* Task instructions
Transcribe only part of the material below: the lines from the one containing "attach(made, BODY)" through the one containing "two bent contacts", inclusive, exactly as written.

* Data segment
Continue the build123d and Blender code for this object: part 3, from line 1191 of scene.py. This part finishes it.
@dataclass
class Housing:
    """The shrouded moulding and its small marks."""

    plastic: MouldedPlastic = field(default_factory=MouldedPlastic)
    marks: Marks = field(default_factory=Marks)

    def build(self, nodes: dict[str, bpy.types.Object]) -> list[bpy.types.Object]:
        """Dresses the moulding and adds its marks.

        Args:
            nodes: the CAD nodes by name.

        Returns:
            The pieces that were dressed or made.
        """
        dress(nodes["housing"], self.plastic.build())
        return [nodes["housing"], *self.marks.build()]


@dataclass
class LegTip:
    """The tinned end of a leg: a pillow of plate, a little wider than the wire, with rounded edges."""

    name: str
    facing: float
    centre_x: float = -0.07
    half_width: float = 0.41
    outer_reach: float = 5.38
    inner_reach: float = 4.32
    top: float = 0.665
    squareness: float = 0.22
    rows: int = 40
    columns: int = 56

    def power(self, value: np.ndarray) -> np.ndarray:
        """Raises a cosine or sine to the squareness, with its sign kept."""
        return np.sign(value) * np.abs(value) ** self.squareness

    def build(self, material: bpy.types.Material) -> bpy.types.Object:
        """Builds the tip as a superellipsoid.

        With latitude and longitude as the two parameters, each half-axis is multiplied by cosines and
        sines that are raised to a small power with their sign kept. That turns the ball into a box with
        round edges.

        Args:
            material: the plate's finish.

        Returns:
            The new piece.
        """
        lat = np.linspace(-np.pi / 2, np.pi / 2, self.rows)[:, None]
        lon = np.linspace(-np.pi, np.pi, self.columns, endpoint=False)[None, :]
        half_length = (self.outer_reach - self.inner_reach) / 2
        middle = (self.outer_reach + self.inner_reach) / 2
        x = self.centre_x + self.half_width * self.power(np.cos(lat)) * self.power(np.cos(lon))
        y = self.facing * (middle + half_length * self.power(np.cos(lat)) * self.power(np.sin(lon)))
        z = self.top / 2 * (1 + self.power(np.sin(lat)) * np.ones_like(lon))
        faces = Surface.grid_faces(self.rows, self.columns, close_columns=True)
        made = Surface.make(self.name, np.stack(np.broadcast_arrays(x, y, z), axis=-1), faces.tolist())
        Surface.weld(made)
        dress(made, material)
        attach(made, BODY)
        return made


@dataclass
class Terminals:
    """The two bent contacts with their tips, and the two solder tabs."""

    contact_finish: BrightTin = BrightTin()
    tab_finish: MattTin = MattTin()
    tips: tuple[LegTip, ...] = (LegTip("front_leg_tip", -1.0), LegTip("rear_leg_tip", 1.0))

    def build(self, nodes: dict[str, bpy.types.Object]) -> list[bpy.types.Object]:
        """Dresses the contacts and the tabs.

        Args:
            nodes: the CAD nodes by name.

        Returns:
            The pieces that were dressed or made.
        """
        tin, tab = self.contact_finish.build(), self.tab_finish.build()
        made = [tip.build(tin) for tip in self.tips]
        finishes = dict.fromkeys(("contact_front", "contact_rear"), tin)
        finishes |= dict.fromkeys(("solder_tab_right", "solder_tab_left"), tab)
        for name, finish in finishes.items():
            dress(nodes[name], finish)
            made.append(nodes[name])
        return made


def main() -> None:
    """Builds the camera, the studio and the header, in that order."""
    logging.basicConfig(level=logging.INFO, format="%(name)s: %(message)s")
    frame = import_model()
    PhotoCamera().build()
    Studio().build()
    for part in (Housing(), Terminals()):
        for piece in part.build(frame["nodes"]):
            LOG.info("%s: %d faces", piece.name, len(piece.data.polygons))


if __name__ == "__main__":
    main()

* Task response
        attach(made, BODY)
        return made


@dataclass
class Terminals:
    """The two bent contacts with their tips, and the two solder tabs."""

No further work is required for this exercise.